Dependency Parsing Across the Resource Spectrum: Evaluating Architectures on High and Low-Resource Languages

arXiv cs.CL / 5/5/2026

📰 NewsIdeas & Deep AnalysisModels & Research

Key Points

  • The study evaluates four dependency parsers—Biaffine LSTM, Stack-Pointer Network, AfroXLMR-large, and RemBERT—across ten typologically diverse languages, emphasizing low-resource African languages.
  • Results show that Biaffine LSTM consistently performs better than transformer-based models when training data is scarce, while transformers regain the lead as more data becomes available.
  • The performance “crossover” point occurs in a data-resource range that is typical for treebanks of under-resourced languages.
  • Morphological complexity (using MATTR) is identified as an additional predictor of how much transformer models underperform relative to simpler architectures after accounting for corpus size.
  • The findings suggest Biaffine LSTM may be a better default choice for syntactic tool development in low-resource settings until enough annotated data exists to exploit transformer strengths.

Abstract

Transformer-based models achieve state-of-the-art dependency parsing for high-resource languages, yet their advantage over simpler architectures in low-resource settings remains poorly understood. We evaluate four parsers -- the Biaffine LSTM, Stack-Pointer Network, AfroXLMR-large, and RemBERT -- across ten typologically diverse languages, with a focus on low-resource African languages.
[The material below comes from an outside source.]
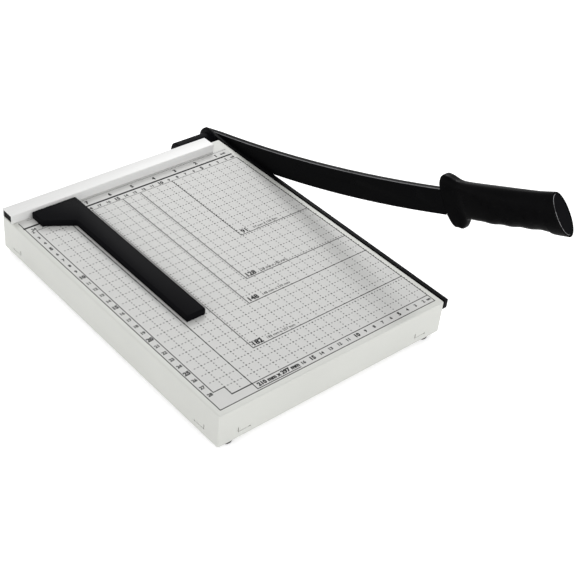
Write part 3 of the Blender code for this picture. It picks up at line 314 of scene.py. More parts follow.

We find that the Biaffine LSTM consistently outperforms transformer models in low-resource regimes, with transformers recovering their advantage as training data increases. The crossover falls within a resource range typical of treebanks for under-resourced languages. Morphological complexity (measured via MATTR) emerges as a significant secondary predictor of transformers' relative disadvantage after controlling for corpus size. These results indicate that the Biaffine LSTM may be better suited for syntactic tool development in low-resource regimes until sufficient annotated data is available to leverage the representational capacity of pre-trained transformers.